Desired but not required :
- These knowledge areas are ranked in order of desirability from highest to lowest
- Experience in computational earth system science and/or in atmospheric science is highly desirable.
- Ability to understand and modify code written in any one of C or C++, and Fortran 90 is desirable.
- Familiarity with high performance computing environments would be a plus.
- Familiarity with the use of commercial cloud services would be helpful.
Notes to Applicants:
- A Cover Letter is required for this position. Please upload your cover letter in the Resume/CV upload box
- An Inclusion Statement will be required for all applicants advancing to an in-person interview. If requested, this statement should address past efforts, as well as future vision and plans to advocate for and advance diversity, equity, and inclusion in the organization and/or field of work.
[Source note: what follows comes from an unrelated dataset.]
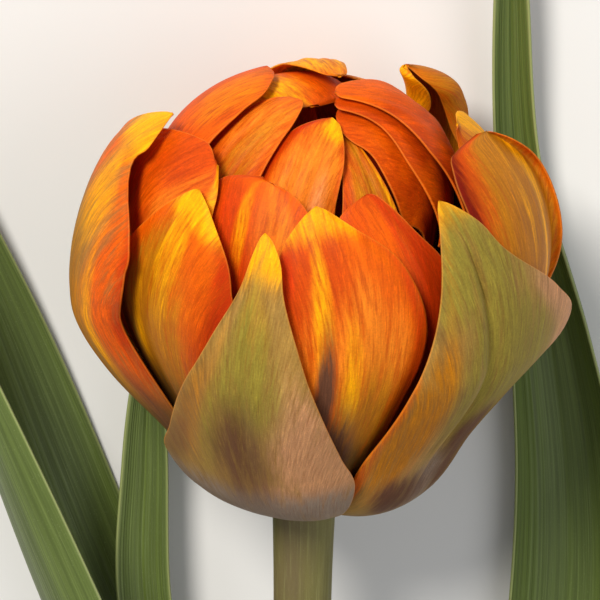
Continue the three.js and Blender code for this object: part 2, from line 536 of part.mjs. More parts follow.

- A pre-employment screening is conducted in conjunction with an offer for employment. This screening may involve verifying or reviewing any of the following relevant information: restricted parties screening, employment verification, performance records of internal candidates, education verification, reference checks, verification of professional licenses, certifications, and Motor Vehicle Records. UCAR complies with the Fair Credit Reporting Act (FCRA).